GOAL> Output, please, exactly those lines of the listing that come before the line with "handle is at +Y.", along with that line itself.
--- PROVIDED MATERIAL ---
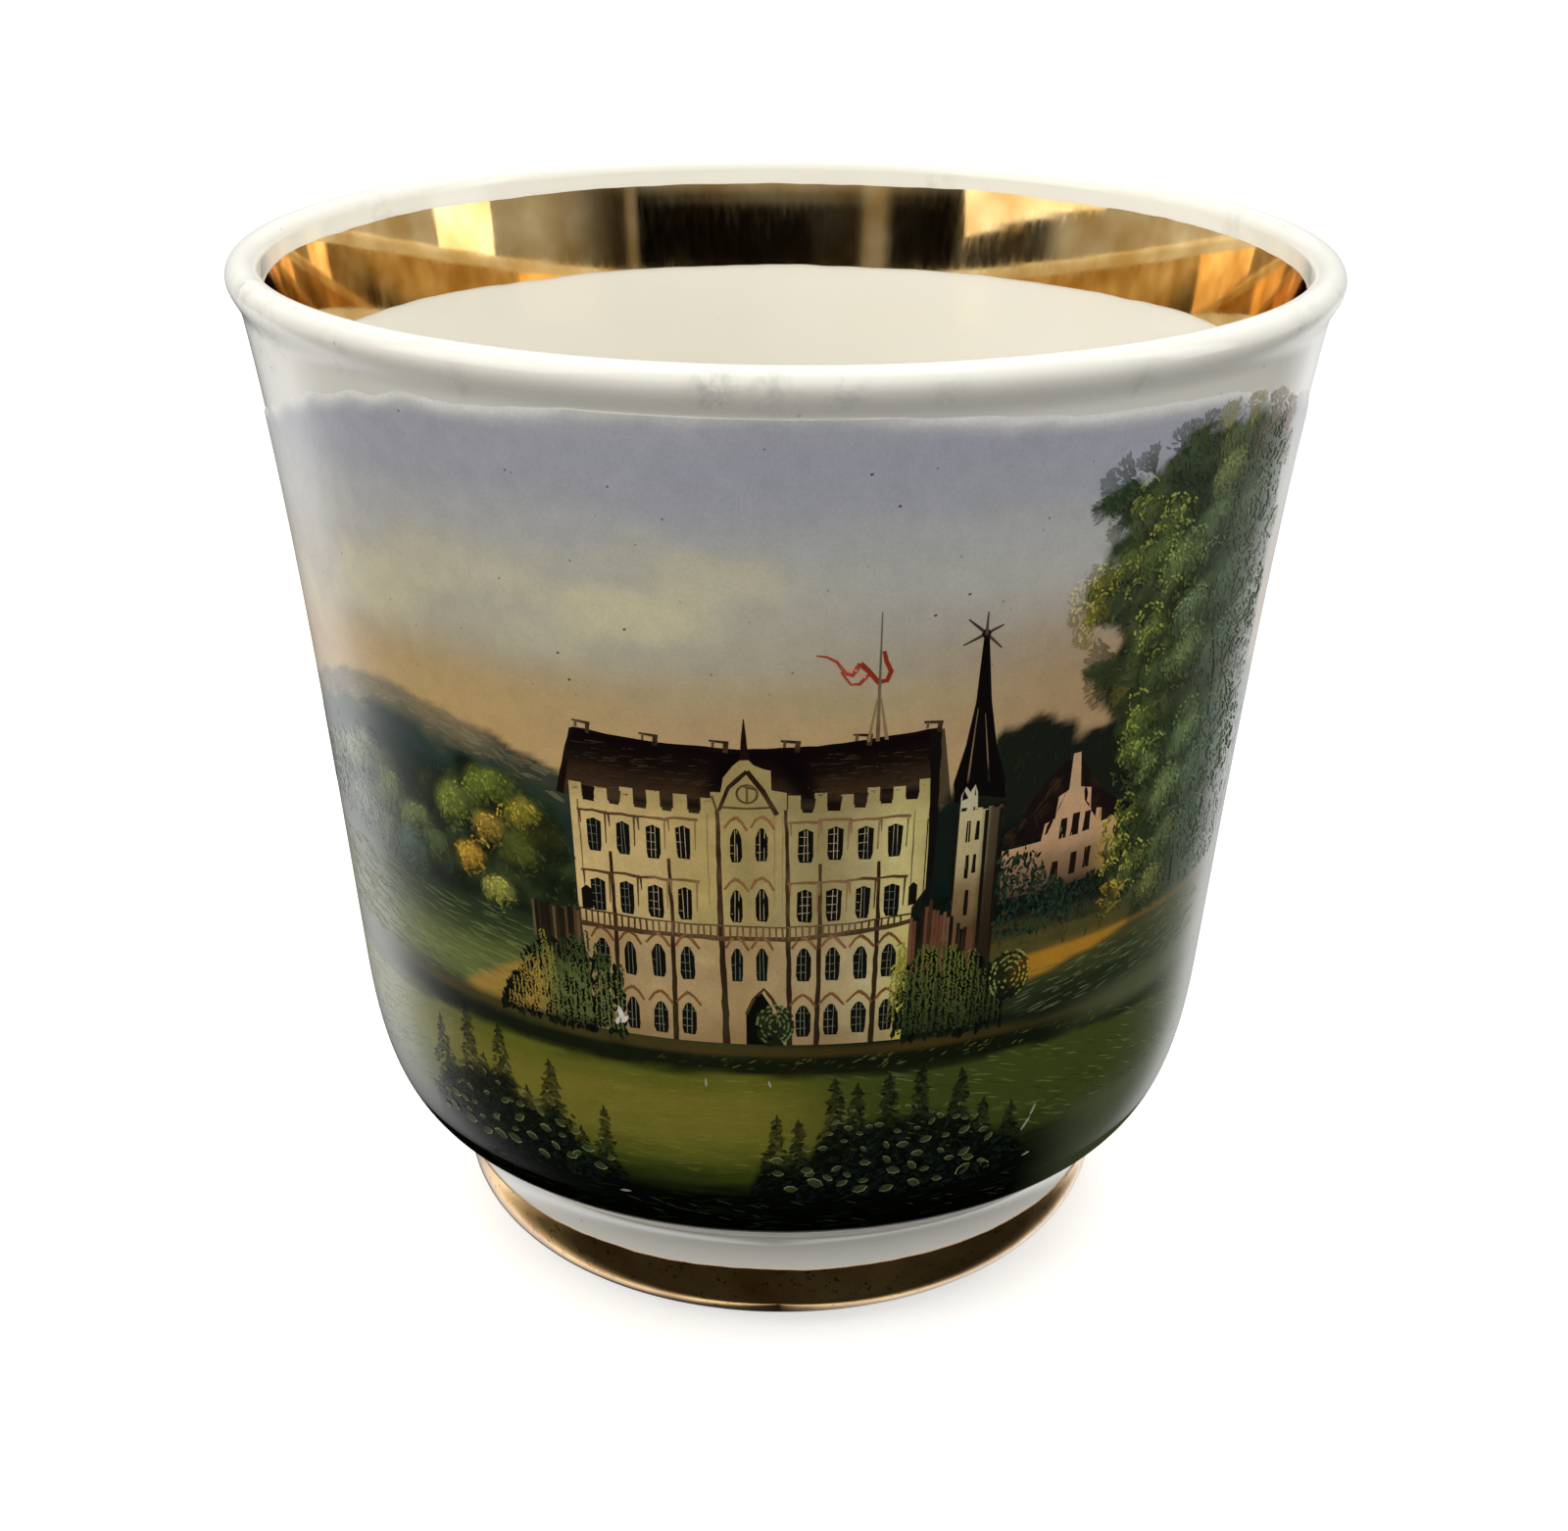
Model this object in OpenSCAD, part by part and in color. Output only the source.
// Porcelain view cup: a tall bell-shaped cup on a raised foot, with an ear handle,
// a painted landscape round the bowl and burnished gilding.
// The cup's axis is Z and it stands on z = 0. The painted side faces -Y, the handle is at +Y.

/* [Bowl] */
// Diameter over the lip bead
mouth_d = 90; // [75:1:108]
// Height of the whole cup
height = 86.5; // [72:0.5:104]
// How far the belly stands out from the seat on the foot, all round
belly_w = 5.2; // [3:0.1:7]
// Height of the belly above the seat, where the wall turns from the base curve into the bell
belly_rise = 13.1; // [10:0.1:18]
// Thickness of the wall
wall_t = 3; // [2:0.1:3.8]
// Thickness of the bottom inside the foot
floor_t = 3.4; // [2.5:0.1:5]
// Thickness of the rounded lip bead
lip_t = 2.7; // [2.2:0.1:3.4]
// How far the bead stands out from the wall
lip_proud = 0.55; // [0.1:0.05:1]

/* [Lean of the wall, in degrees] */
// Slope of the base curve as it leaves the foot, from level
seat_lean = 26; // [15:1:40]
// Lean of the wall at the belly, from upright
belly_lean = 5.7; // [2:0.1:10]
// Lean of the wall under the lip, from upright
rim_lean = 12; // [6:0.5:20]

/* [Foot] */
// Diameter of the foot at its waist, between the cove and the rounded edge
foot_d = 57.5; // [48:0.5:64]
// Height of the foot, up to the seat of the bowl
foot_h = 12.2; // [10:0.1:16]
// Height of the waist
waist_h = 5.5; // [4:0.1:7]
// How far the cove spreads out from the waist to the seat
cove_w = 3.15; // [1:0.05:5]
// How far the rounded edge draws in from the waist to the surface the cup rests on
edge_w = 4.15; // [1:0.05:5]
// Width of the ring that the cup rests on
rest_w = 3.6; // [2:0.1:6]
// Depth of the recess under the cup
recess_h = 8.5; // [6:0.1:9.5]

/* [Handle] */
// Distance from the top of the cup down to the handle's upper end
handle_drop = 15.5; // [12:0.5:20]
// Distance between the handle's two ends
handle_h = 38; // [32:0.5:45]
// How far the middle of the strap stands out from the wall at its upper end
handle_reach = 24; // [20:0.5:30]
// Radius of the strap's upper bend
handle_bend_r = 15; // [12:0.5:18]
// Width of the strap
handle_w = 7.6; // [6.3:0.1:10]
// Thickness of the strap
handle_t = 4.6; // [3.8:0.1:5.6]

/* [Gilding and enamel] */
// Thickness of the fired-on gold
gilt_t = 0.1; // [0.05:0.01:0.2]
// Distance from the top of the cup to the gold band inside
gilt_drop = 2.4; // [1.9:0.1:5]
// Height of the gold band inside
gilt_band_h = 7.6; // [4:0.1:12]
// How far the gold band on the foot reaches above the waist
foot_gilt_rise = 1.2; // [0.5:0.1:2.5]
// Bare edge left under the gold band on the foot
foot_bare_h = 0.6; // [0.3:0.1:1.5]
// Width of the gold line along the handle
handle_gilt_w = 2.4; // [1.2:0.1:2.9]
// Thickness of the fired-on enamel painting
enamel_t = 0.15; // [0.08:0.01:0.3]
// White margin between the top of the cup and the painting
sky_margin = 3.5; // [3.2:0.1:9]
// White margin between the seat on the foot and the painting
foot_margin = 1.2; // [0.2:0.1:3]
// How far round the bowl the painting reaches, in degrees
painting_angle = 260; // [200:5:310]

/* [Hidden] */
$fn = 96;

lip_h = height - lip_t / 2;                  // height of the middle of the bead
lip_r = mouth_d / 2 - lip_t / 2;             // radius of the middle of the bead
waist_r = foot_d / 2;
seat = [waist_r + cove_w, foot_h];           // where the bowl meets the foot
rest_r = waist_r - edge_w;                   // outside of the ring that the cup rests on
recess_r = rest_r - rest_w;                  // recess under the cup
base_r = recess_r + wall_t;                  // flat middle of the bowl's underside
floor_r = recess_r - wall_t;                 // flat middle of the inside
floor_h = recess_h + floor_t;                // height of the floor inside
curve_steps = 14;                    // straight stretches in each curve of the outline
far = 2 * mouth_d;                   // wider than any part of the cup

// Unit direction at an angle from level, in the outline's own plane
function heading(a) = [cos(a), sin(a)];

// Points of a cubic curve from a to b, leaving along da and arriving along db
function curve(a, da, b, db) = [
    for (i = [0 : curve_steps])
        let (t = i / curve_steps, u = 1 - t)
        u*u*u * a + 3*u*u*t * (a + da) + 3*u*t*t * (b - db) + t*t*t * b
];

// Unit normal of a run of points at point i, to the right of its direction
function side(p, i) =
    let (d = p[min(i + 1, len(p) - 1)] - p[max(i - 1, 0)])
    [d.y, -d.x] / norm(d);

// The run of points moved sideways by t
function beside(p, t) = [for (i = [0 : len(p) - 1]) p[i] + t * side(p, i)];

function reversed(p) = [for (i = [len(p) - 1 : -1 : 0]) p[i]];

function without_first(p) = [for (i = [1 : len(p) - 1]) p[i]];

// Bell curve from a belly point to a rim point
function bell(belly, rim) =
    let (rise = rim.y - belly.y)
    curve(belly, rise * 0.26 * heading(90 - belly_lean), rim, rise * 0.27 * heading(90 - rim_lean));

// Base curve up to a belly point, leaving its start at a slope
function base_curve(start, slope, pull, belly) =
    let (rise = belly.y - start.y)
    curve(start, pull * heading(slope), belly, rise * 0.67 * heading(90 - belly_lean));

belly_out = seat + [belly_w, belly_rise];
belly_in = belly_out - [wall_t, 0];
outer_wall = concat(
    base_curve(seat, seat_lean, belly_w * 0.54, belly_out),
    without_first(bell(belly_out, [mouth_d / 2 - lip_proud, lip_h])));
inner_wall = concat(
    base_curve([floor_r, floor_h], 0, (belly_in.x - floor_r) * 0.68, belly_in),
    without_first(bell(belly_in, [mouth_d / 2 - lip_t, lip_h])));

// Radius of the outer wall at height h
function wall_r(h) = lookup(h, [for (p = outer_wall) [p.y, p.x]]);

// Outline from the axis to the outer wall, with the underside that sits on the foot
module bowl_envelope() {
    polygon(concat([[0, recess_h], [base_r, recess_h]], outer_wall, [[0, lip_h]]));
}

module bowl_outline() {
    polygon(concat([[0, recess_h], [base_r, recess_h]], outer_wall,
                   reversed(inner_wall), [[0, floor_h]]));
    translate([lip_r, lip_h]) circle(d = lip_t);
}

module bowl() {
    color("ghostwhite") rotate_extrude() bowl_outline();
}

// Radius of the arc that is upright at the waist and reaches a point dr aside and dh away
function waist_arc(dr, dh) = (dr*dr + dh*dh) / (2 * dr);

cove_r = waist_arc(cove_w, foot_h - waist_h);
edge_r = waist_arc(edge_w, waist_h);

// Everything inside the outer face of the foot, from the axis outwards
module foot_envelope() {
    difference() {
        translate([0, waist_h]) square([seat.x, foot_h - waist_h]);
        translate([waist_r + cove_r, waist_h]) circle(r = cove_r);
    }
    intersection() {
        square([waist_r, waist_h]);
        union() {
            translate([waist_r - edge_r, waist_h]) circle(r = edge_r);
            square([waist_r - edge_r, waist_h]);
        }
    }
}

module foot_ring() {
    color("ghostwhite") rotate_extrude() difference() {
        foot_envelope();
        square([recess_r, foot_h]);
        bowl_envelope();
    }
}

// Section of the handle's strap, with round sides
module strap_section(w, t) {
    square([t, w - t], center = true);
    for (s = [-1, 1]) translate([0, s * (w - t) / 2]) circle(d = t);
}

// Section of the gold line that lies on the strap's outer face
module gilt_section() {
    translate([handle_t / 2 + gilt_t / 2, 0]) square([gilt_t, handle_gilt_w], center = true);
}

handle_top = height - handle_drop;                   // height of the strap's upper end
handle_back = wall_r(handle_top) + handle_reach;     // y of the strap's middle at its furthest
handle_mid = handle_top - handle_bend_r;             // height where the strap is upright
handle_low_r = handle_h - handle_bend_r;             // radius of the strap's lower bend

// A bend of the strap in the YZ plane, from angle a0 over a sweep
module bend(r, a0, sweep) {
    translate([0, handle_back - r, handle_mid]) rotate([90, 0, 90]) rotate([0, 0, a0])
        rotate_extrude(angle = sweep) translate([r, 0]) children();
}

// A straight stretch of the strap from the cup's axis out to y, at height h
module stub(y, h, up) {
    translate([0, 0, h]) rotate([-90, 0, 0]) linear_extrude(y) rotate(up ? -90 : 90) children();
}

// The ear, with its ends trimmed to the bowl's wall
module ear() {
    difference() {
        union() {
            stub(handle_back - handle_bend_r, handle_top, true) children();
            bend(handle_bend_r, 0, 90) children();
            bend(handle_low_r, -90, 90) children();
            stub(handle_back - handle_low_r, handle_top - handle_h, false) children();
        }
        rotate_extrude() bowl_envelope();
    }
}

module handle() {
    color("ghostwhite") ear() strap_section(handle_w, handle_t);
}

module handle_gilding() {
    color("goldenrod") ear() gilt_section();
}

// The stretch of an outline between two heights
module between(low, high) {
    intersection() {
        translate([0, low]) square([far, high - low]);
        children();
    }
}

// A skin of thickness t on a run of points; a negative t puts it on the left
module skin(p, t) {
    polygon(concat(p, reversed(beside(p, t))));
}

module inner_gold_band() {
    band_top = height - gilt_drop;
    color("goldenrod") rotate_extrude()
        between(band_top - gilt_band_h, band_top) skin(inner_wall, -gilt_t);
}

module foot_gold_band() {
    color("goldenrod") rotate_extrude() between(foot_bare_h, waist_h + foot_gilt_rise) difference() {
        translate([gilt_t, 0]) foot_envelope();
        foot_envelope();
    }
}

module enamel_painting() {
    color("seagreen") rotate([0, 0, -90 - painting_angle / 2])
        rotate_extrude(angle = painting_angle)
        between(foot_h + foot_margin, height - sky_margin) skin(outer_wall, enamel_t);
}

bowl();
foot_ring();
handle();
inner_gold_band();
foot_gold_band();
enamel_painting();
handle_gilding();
---
EXERCISE SOLUTION>
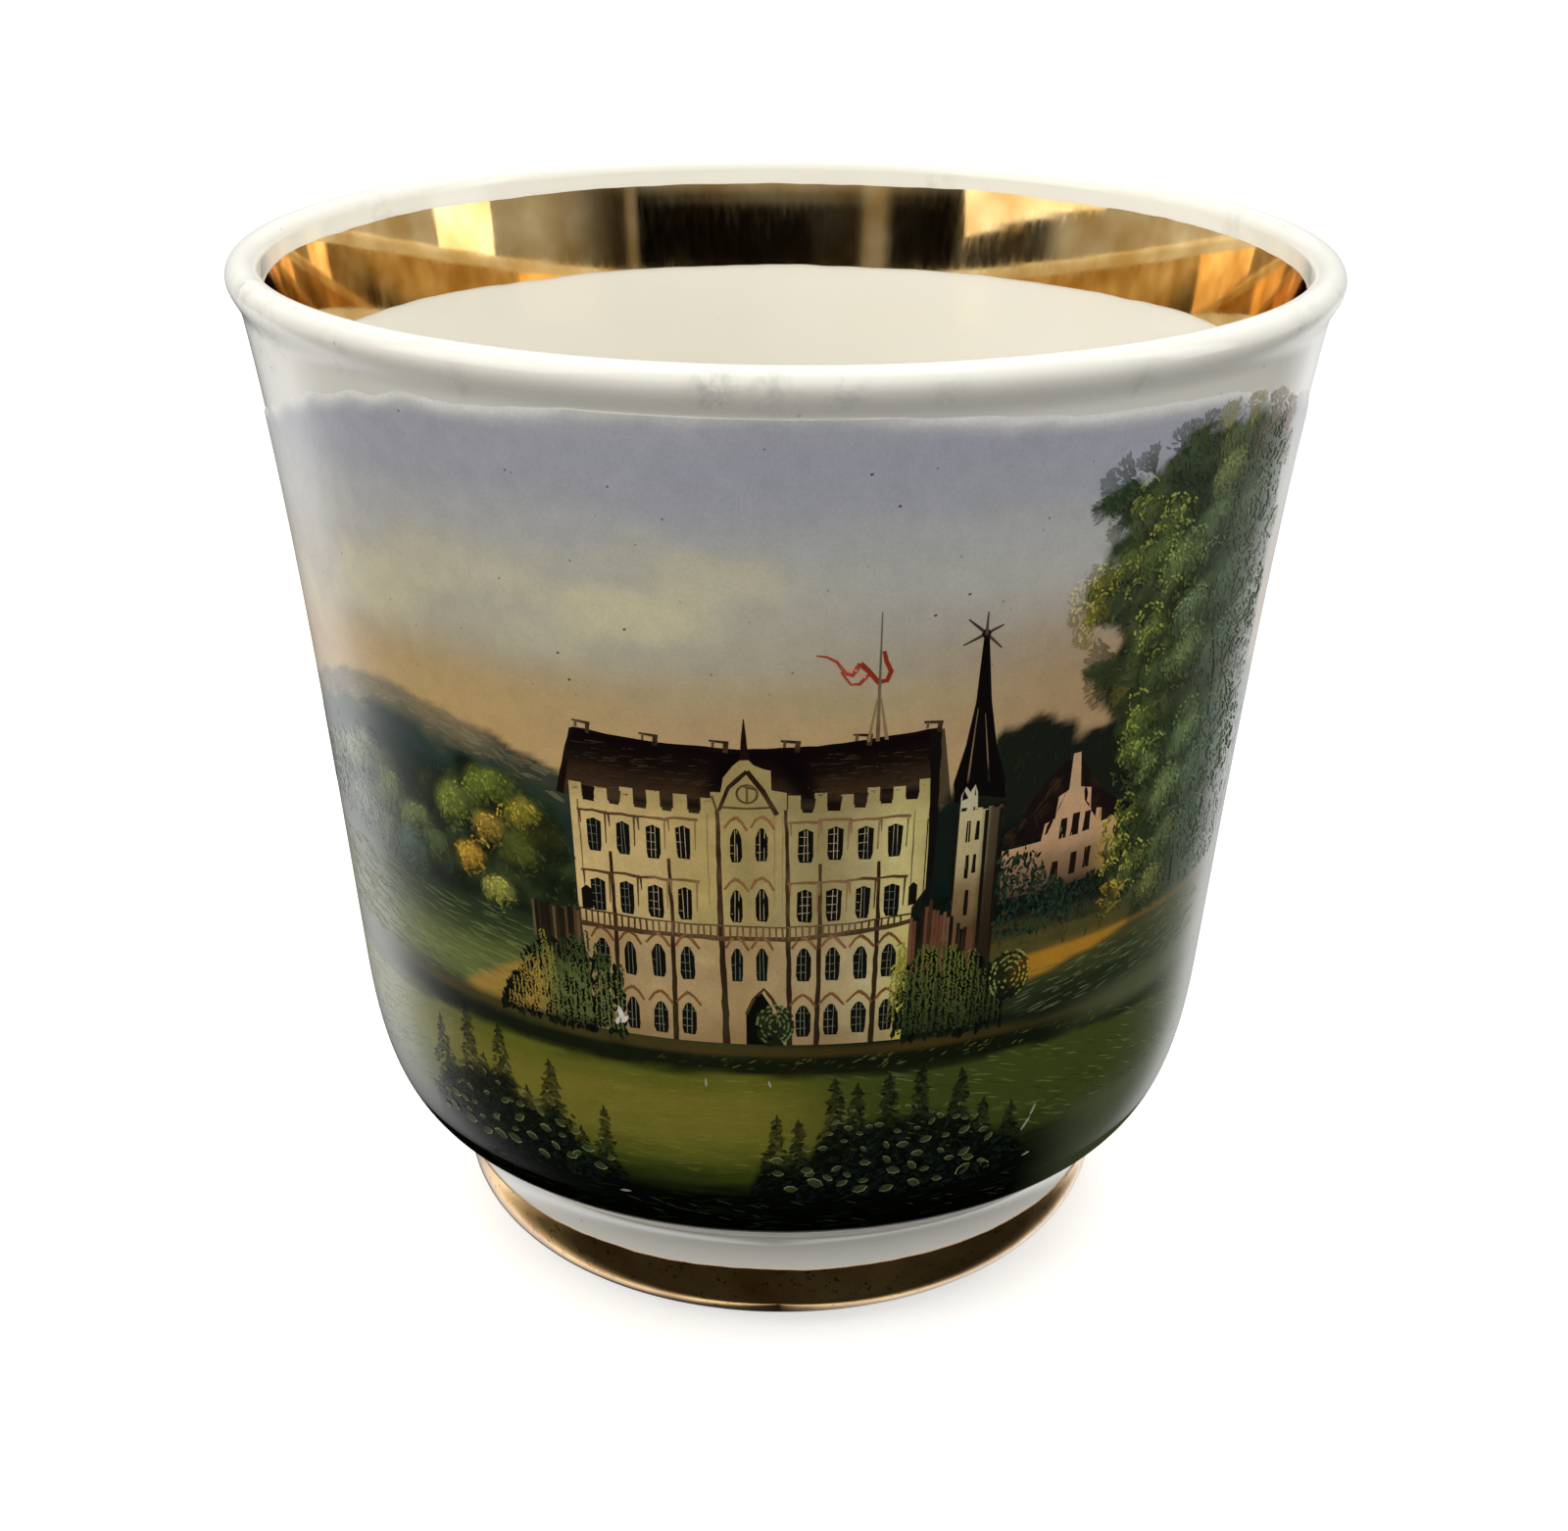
Model this object in OpenSCAD, part by part and in color. Output only the source.
// Porcelain view cup: a tall bell-shaped cup on a raised foot, with an ear handle,
// a painted landscape round the bowl and burnished gilding.
// The cup's axis is Z and it stands on z = 0. The painted side faces -Y, the handle is at +Y.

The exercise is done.